Outdoor concerts in November?
Bad prizing doesn't work in Los Angeles. In smaller markets you can giveaway almost anything and that MAY work everywhere else but not here. In Los Angeles, if a listener texts to win or calls to win and FINALLY wins, it better be a GREAT prize and not a prize pak filled with items they won't care about.
You do monster events with Power 106. Stepping back a bit and looking at shows and award shows you are familiar with, who runs best and tightest ship?
I'm fortunate that I've attended or worked at almost every awards show and major concert event in Los Angeles. I have incredible respect for Goldenvoice's Coachella crew. Goldenvoice has developed Coachella into a world-wide brand and it's amazingly clean and incredibly organized.

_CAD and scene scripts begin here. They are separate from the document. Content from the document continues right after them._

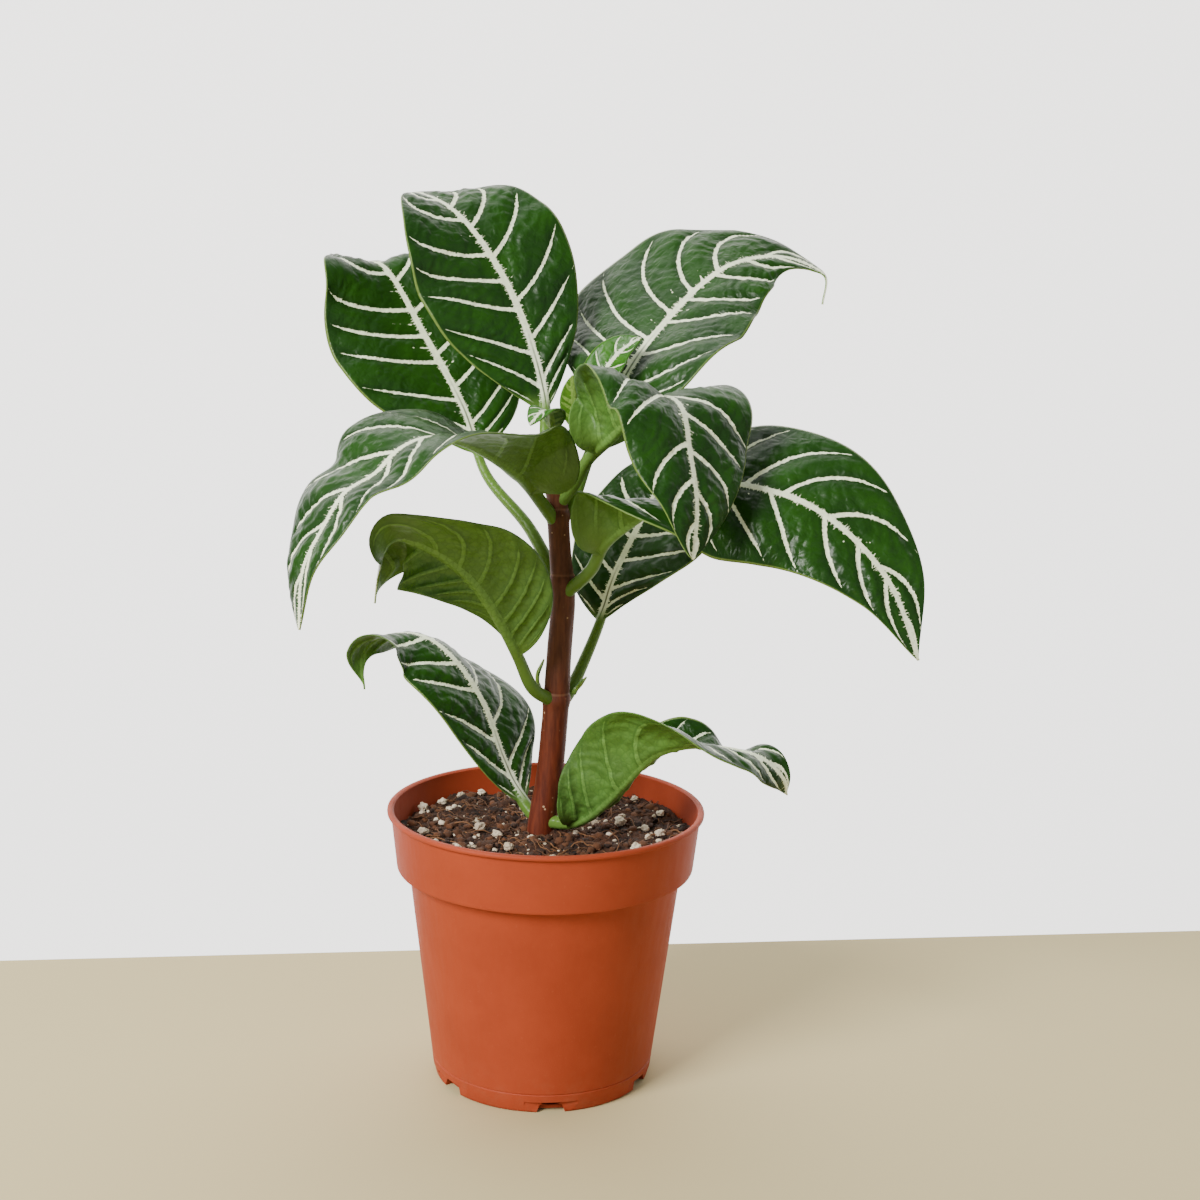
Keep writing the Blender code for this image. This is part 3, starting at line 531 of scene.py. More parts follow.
def vein_masks(graph, side_width, rib_width, jag):
    """Masks of the side veins and the midrib, with ragged edges, and the leaf's own coordinates."""
    across, along = graph.value("across_mm"), graph.value("along_mm")
    shift = graph.math("MULTIPLY", graph.value("seed"), 13.7)
    spot = graph.place(across, along, shift)
    lane, blade = graph.value("lane"), graph.value("blade")
    coarse = graph.math("SUBTRACT", graph.noise(spot, 0.5, 2.0, 0.5), 0.5)
    fine = graph.math("SUBTRACT", graph.noise(spot, 1.3, 3.0, 0.7), 0.5)
    ragged = graph.math("MULTIPLY", fine, jag)
    turn = graph.math("PINGPONG", graph.value("vein_phase"), 0.5)
    away = graph.math("MULTIPLY", turn, graph.value("vein_gap"))
    reach = graph.math("MULTIPLY_ADD", coarse, 0.35, lane)
    width = graph.ramp(reach, 0.0, 0.72, side_width, side_width * 0.72, smooth=False)
    width = graph.math("MULTIPLY", width, graph.ramp(reach, 0.70, 0.93, 1.0, 0.0, smooth=False))
    teeth = graph.math("MULTIPLY", ragged, graph.ramp(width, 0.1, 0.4, 0.0, 2.4))
    side = graph.ramp(graph.math("SUBTRACT", width, graph.math("ADD", away, teeth)), -0.07, 0.07)
    side = graph.math("MULTIPLY", side, graph.ramp(blade, 0.03, 0.06))
    side = graph.math("MULTIPLY", side, graph.ramp(reach, 0.88, 0.93, 1.0, 0.0))
    between = graph.math("PINGPONG", graph.math("ADD", graph.value("vein_phase"), 0.5), 0.5)
    between = graph.math("MULTIPLY_ADD", between, graph.value("vein_gap"), ragged)
    short_end = graph.math("MULTIPLY_ADD", coarse, 1.0, 0.04)
    short = graph.math("MULTIPLY", graph.math("SUBTRACT", short_end, lane), 3.0)
    short = graph.math("MINIMUM", short, side_width * 0.5)
    short = graph.ramp(graph.math("SUBTRACT", short, between), -0.07, 0.07)
    short = graph.math("MULTIPLY", short, graph.ramp(blade, 0.1, 0.2))
    side = graph.math("MAXIMUM", side, short)
    barb_spot = graph.place(graph.math("MULTIPLY", across, 0.25), graph.math("MULTIPLY", along, 2.2),
                            shift)
    barb = graph.ramp(graph.noise(barb_spot, 1.0, 3.0, 0.7), 0.52, 0.72, 0.0, jag * 2.6, smooth=False)
    rib_half = graph.ramp(blade, 0.0, 1.0, rib_width, rib_width * 0.5, smooth=False)
    from_rib = graph.math("SUBTRACT", graph.math("ABSOLUTE", across), barb)
    from_rib = graph.math("MULTIPLY_ADD", fine, jag, from_rib)
    rib = graph.ramp(graph.math("SUBTRACT", rib_half, from_rib), -0.08, 0.08)
    return spot, side, rib, away, lane, blade


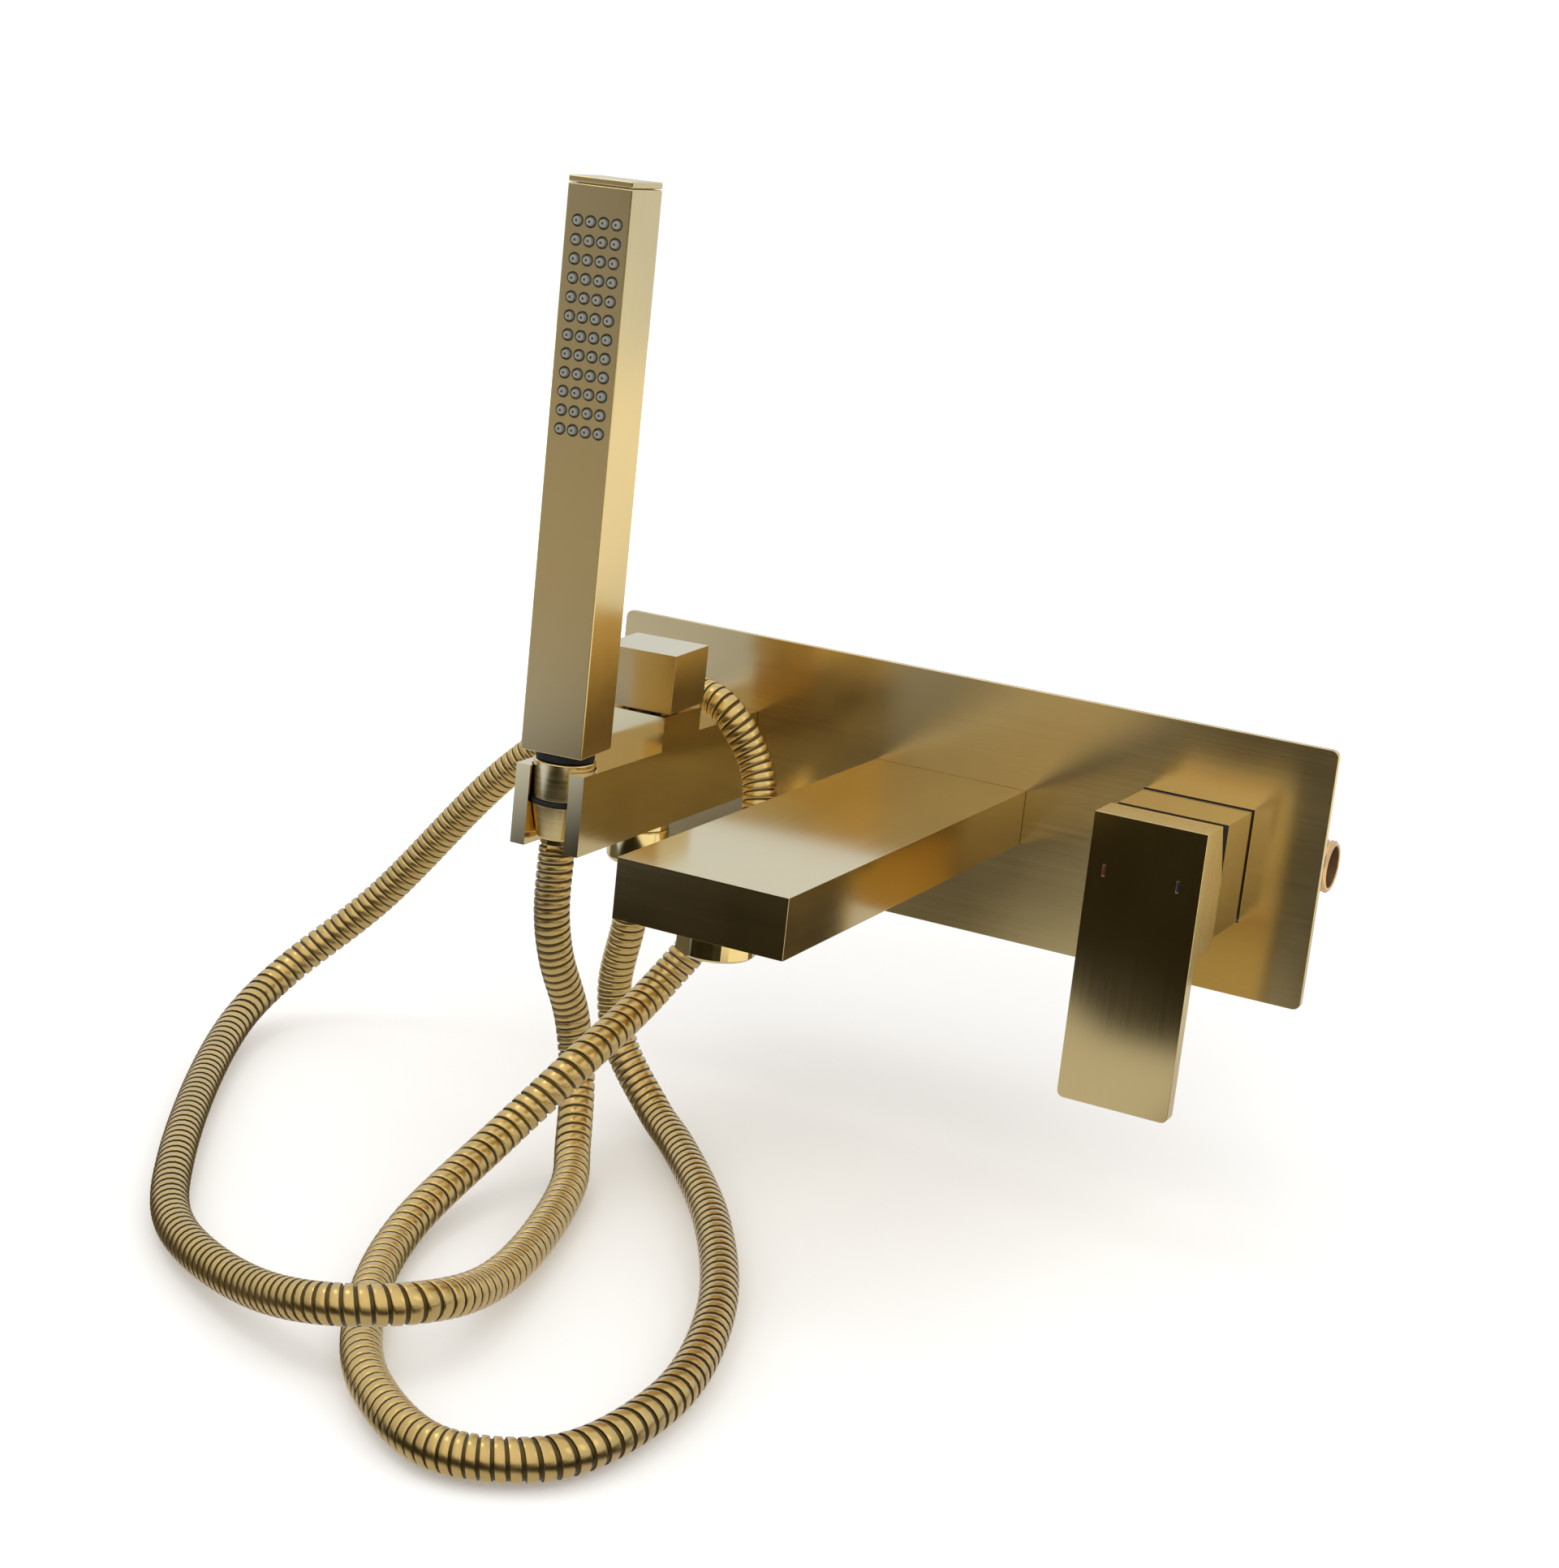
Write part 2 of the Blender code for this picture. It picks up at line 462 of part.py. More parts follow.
def make_diverter_knob():
    pivot = add_pivot("diverter_turn_axis", (-HEAD_SPACING, -TURRET_Y, 0), KNOB_YAW)
    half = KNOB_SIDE / 2
    knob = add_object("diverter_knob", box_mesh((-half, -half, KNOB_BOTTOM), (half, half, KNOB_TOP)), BRASS, pivot)
    drill(knob, "knob_recess", 11.0, KNOB_BOTTOM - 1, KNOB_BOTTOM + 2)
    drill(knob, "knob_socket", 4.3, KNOB_BOTTOM, 48.3, segments=24)
    drill(knob, "knob_screw_hole", 2.2, 2, half + 1, (0, 0, 32), "Y", 16)
    add_object("diverter_stem", rod_mesh(4.0, 18.3, 47.8, 24), STEEL, pivot)
    outline = [(0, 4.3), (1.9, 4.3), (1.9, 12), (1.0, 12), (1.0, 10.2), (0, 10.2)]
    add_object("diverter_knob_screw", turned_mesh(outline, 16), STEEL, pivot, at=(0, 0, 32), axis="Y")


# ---------------------------------------------------------------- handset and hose

def make_hose_end():
    """What stays on the hose when the handset is lifted: the cone nut, its washer and the ferrule."""
    pivot = add_pivot("handset_lift_axis", (-HEAD_SPACING, -SEAT_Y, 0))
    bottom, top = CONE_BOTTOM, NUT_RIM_Z
    outline = [(7.1, bottom), (cone_radius(bottom) - 0.5, bottom), (cone_radius(bottom + 0.6), bottom + 0.6),
               (cone_radius(top), top), (8.9, top), (8.9, -4.5), (7.1, -4.5)]
    add_object("hose_cone_nut", turned_mesh(outline), BRASS, pivot)
    add_object("cone_washer", tube_mesh(8.5, 4, -2.9, -1.6, 24), RUBBER, pivot)
    outline = [(4.5, HOSE_END_Z + GAP), (6.8, HOSE_END_Z + GAP), (6.8, -4.2), (8.5, -4.2), (8.5, -3.2), (4.5, -3.2)]
    add_object("hose_ferrule_upper", turned_mesh(outline, 24), BRASS, pivot)
    low, high = NUT_RIM_Z + GAP, COLLAR_BOTTOM - GAP
    outline = [(9.0, low + 0.4), (9.4, low), (11.1, low), (11.6, low + 0.5), (11.6, high - 0.5), (11.1, high),
               (9.4, high), (9.0, high - 0.4)]
    add_object("cone_o_ring", turned_mesh(outline), RUBBER, pivot)


def make_handset():
    pivot = add_pivot("handset_turn_axis", (-HEAD_SPACING, -SEAT_Y, 0), HANDSET_YAW)
    outline = [(4.5, -1.3), (8.6, -1.3), (8.6, COLLAR_BOTTOM), (cone_radius(COLLAR_BOTTOM), COLLAR_BOTTOM),
               (COLLAR_RADIUS, COLLAR_TOP - 0.4), (COLLAR_RADIUS - 0.4, COLLAR_TOP), (6.7, COLLAR_TOP), (6.7, 27),
               (4.5, 27)]
    add_object("handset_collar", turned_mesh(outline), BRASS, pivot)
    add_object("handset_gasket", tube_mesh(11.2, 7, COLLAR_TOP + GAP, STICK_BOTTOM - GAP), RUBBER, pivot)
    half, inner = STICK_SIDE / 2, STICK_SIDE / 2 - STICK_WALL
    shell_top = STICK_TOP - CAP_HEIGHT - GAP
    shell = add_object("handset_body", box_mesh((-half, -half, STICK_BOTTOM), (half, half, shell_top)), BRASS, pivot)
    mill(shell, "handset_cavity", (-inner, -inner, STICK_BOTTOM + 3), (inner, inner, shell_top + 1))
    drill(shell, "handset_inlet", 7, STICK_BOTTOM - 1, STICK_BOTTOM + 4, segments=24)
    cut(shell, add_object("nozzle_holes_cutter", nozzle_mesh(NOZZLE_HOLE_RADIUS, inner - 1, half + 1),
                          parent=pivot, axis="Y"))
    cap = add_object("handset_end_cap", box_mesh((-half, -half, STICK_TOP - CAP_HEIGHT), (half, half, STICK_TOP)),
                     BRASS, pivot)
    plug = add_object("cap_plug_blank", box_mesh((-inner + 0.5, -inner + 0.5, STICK_TOP - CAP_HEIGHT - 2.5),
                                                 (inner - 0.5, inner - 0.5, STICK_TOP - 1)), parent=pivot)
    plug.hide_render = True
    plug.display_type = "WIRE"
    union = cap.modifiers.new("plug", "BOOLEAN")
    union.operation = "UNION"
    union.object = plug
    make_handset_waterway(pivot, inner)


def make_handset_waterway(pivot, inner):
    """Flow tube, spray chamber and the silicone mat whose nibs come through the front."""
    low, high = NOZZLE_LOW_Z - 8, NOZZLE_LOW_Z + (NOZZLE_ROWS - 1) * NOZZLE_ROW_PITCH + 8
    add_object("handset_flow_tube", tube_mesh(5.5, 4, 27.4, low - 3, 24), PLASTIC, pivot)
    front = -inner + GAP
    mat = add_object("nozzle_mat", box_mesh((-10.2, front, low), (10.2, front + 1.5, high)), SILICONE, pivot)
    nibs = add_object("nozzle_nibs_blank", nozzle_mesh(NOZZLE_RADIUS, inner - 1.2, STICK_SIDE / 2 + NOZZLE_LIFT),
                      parent=pivot, axis="Y")
    nibs.hide_render = True
    nibs.display_type = "WIRE"
    union = mat.modifiers.new("nibs", "BOOLEAN")
    union.operation = "UNION"
    union.object = nibs
    back = front + 1.5 + GAP
    chamber = add_object("spray_chamber", box_mesh((-10.2, back, low - 2.7), (10.2, 7, high)), PLASTIC, pivot)
    mill(chamber, "chamber_pocket", (-8.7, back - 1, low - 1), (8.7, 5.5, high - 1.5))
    drill(chamber, "chamber_inlet", 4, low - 4, low, segments=24)


def nozzle_mesh(radius, near, far):
    """Rods for the whole nozzle grid along local Z, which is placed along Y: -far to -near."""
    bm = bmesh.new()
    for row in range(NOZZLE_ROWS):
        for column in range(NOZZLE_COLUMNS):
            x = (column - (NOZZLE_COLUMNS - 1) / 2) * NOZZLE_COLUMN_PITCH
            z = NOZZLE_LOW_Z + row * NOZZLE_ROW_PITCH
            rod_mesh(radius, -far, -near, 8, bm, (x, -z))
    return bm


def smooth_route(points, count):
    """Points at even steps on a centripetal Catmull-Rom curve through the route's own points."""
    vectors = [Vector(p) for p in points]
    vectors = [2 * vectors[0] - vectors[1]] + vectors + [2 * vectors[-1] - vectors[-2]]
    fine = []
    for i in range(1, len(vectors) - 2):
        p0, p1, p2, p3 = vectors[i - 1:i + 3]
        t1 = (p1 - p0).length ** 0.5
        t2 = t1 + (p2 - p1).length ** 0.5
        t3 = t2 + (p3 - p2).length ** 0.5
        for step in range(24):
            t = t1 + (t2 - t1) * step / 24
            a1 = p0 * ((t1 - t) / t1) + p1 * (t / t1)
            a2 = p1 * ((t2 - t) / (t2 - t1)) + p2 * ((t - t1) / (t2 - t1))
            a3 = p2 * ((t3 - t) / (t3 - t2)) + p3 * ((t - t2) / (t3 - t2))
            b1 = a1 * ((t2 - t) / t2) + a2 * (t / t2)
            b2 = a2 * ((t3 - t) / (t3 - t1)) + a3 * ((t - t1) / (t3 - t1))
            fine.append(b1 * ((t2 - t) / (t2 - t1)) + b2 * ((t - t1) / (t2 - t1)))
    fine.append(vectors[-2])
    along = [0.0]
    for a, b in zip(fine, fine[1:]):
        along.append(along[-1] + (b - a).length)
    even, i = [], 0
    for k in range(count):
        target = along[-1] * k / (count - 1)
        while i < len(fine) - 2 and along[i + 1] < target:
            i += 1
        share = (target - along[i]) / (along[i + 1] - along[i])
        even.append(fine[i].lerp(fine[i + 1], share))
    return even


def make_hose():
    curve = bpy.data.curves.new("shower_hose", "CURVE")
    curve.dimensions = "3D"
    curve.bevel_depth = HOSE_DIAMETER / 2 * MM
    curve.bevel_resolution = 3
    curve.use_fill_caps = True
    spline = curve.splines.new("POLY")
    points = smooth_route(HOSE_ROUTE, HOSE_SAMPLES)
    spline.points.add(len(points) - 1)
    for target, point in zip(spline.points, points):
        target.co = (*(point * MM), 1.0)
    curve.materials.append(get_material(BRASS))
    hose = bpy.data.objects.new("shower_hose", curve)
    bpy.context.scene.collection.objects.link(hose)


def main():
    clear_scene()
    make_plate()
    make_valve_body()
    make_wall_fittings()
    make_spout()
    make_mixer_head()
    make_mixer_turntable()
    make_lever()
    make_diverter_body()
    make_diverter_fittings()
    make_diverter_knob()
    make_hose_end()
    make_handset()
    make_hose()


main()
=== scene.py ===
"""Looks for the wall mounted bath faucet: camera, hose, brushed brass and studio light around the CAD frame.

Sizes are in millimetres and follow the CAD source's driving dimensions; MM turns them into metres.
What the floor and the sky show in reflections is laid out in metres.
"""

import math

import bmesh
import bpy
import numpy as np
from mathutils import Matrix, Vector


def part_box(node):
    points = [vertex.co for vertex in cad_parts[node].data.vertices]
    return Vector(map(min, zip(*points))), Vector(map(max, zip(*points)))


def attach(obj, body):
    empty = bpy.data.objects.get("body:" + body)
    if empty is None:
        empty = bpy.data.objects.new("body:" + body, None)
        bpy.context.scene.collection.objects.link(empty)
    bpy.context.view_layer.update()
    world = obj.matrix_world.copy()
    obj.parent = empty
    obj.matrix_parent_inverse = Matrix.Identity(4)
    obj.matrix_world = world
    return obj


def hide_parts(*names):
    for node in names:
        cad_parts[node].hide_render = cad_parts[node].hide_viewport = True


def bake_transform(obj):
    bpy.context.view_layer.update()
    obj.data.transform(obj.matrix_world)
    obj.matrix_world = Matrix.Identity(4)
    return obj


MM = 0.001

# Camera: place in millimetres, turn in degrees
CAMERA_PLACE = (409.42, -1018.21, 267.98)
CAMERA_TURN = (76.1154, -5.9828, 27.0014)
CAMERA_LENS, CAMERA_SENSOR = 64.077, 36.0

FLOOR_Z, FLOOR_HALF = -145.0, 3000

# Places of the three heads along the plate
HEAD_SPACING = 103.5
TURRET_Y, SEAT_Y = 69.3, 132.7
AERATOR_Y, SPOUT_HALF_HEIGHT = 197.0, 11.0
YAW = math.radians(4.7)        # diverter knob and handset, as left by hand

# Hose
HOSE_DIAMETER, HOSE_PITCH = 14.0, 3.43
HOSE_START_Z, HOSE_END_Z = -37.8, -14.9
HOSE_ROUTE = [
    (-HEAD_SPACING, -TURRET_Y, HOSE_START_Z), (-103.6, -69.3, -58), (-109.5, -66, -90), (-104.5, -66.5, -112),
    (-81, -75.5, -133.5), (-58, -96, -137), (-12, -153, -137), (27, -223, -137), (45, -292, -137),
    (36, -345, -137), (7, -361, -137), (-33, -340, -137), (-66, -297, -137), (-95, -230, -137),
    (-99, -163, -123), (-87.5, -130.5, -100.5), (-83, -78, -80), (-66, -60, -45), (-63, -46, -7),
    (-69, -42, 9), (-84.5, -43, 28.3), (-108, -36, 31), (-132, -30.5, 24), (-190, -28, -21), (-243, -42, -88),
    (-270, -68, -121), (-268, -102, -133), (-197, -232, -137), (-156, -283, -137), (-99, -316, -131),
    (-60, -325, -122.5), (-40, -307, -122.5), (-43, -252, -134), (-70, -160, -136.5), (-83, -136, -131),
    (-96, -114.5, -111.5), (-101.5, -113.5, -88), (-103.5, -126, -62), (-103.5, -132.5, -42),
    (-HEAD_SPACING, -SEAT_Y, HOSE_END_Z),
]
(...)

I love the Golden Globes because they are fun and they don't take themselves so seriously. The actors have a great time and that energy is contagious. For the younger set, the Teen Choice Awards are well produced and fun. I used to think the Nickelodeon Kid's Choice Awards was the best event and after-party in town and then they changed venues and eliminated the party.
I think the Oscar's need a facelift. They are just too long and boring. I can get the Red Carpet photos anywhere online and there are too many awards that don't need to be on television. They should add categories that their audience wants like Best Comedy.
I don't enjoy the Grammys at all and this pains me because I love music. It's 2013 and I can't believe they aren't live on the west coast at 5pm. This is the Twitter world and I know every winner before the 8pm west coast feed airs, so unless there's a performance I heard about that I must watch, I don't watch it.
If the world can communicate a story in 6 seconds or less on Vine, this is the attention span we're marketing to and awards shows need to get in touch with this ADD, cell phone culture. My staff doesn't watch awards shows.